National Wildlife Refuge and coastal wetlands in Bayfield County, Wisconsin

Whittlesey Creek National Wildlife Refuge is part of a large wetland complex on Lake Superior, near Ashland, Wisconsin. These coastal wetlands are a significant part of the wildlife habitat and aquatic resources of the south shore of Lake Superior.

The refuge was established in 1999, and it is still being created. Its purpose is to protect, restore, and manage coastal wetland and spring-fed stream habitat. Up to 540 acre of coastal wetland in the Whittlesey Creek watershed will be acquired, and up to 1260 acre will be protected through conservation easements. As of 2010, 329 acre are protected.

Restoration of coaster brook trout, a potamodromous fish native to Lake Superior, is one of the refuge goals. The refuge will also restore stream and wetland habitat to benefit other fish species and migratory birds.

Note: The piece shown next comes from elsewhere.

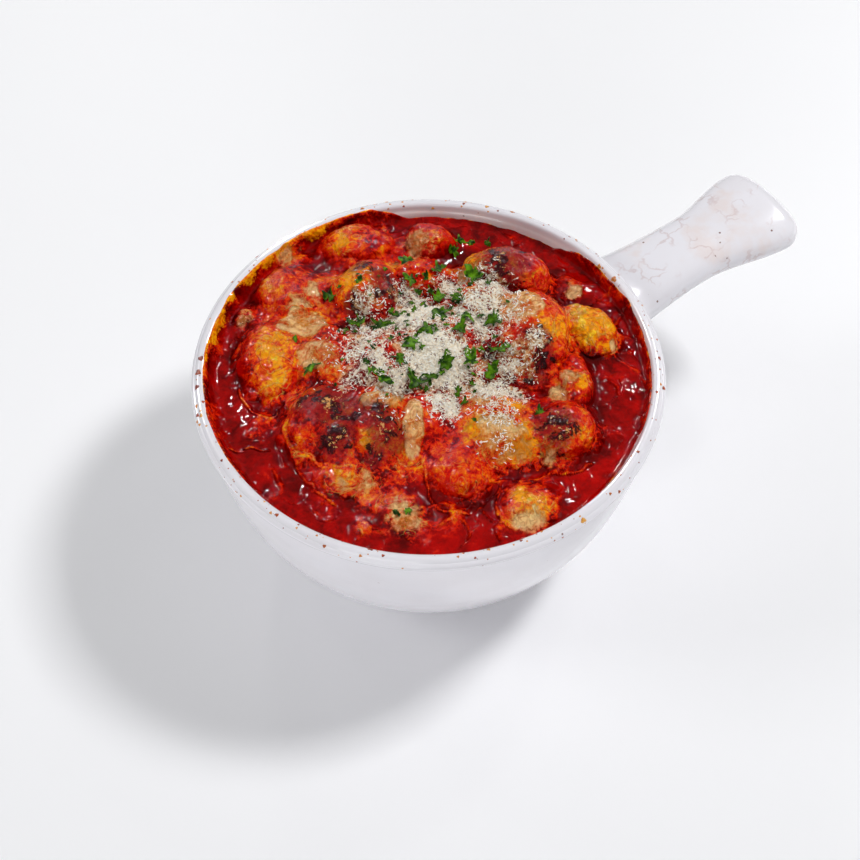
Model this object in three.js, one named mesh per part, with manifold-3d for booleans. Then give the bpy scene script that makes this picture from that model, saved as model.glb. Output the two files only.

The refuge is located immediately north of the Northern Great Lakes Visitor Center, which is operated by the U.S. Fish and Wildlife Service, U.S. Forest Service, National Park Service, Wisconsin State Historical Society, University of Wisconsin Extension Service, and Friends of the Center Alliance, Ltd. The Center serves as the headquarters and contact station for the refuge.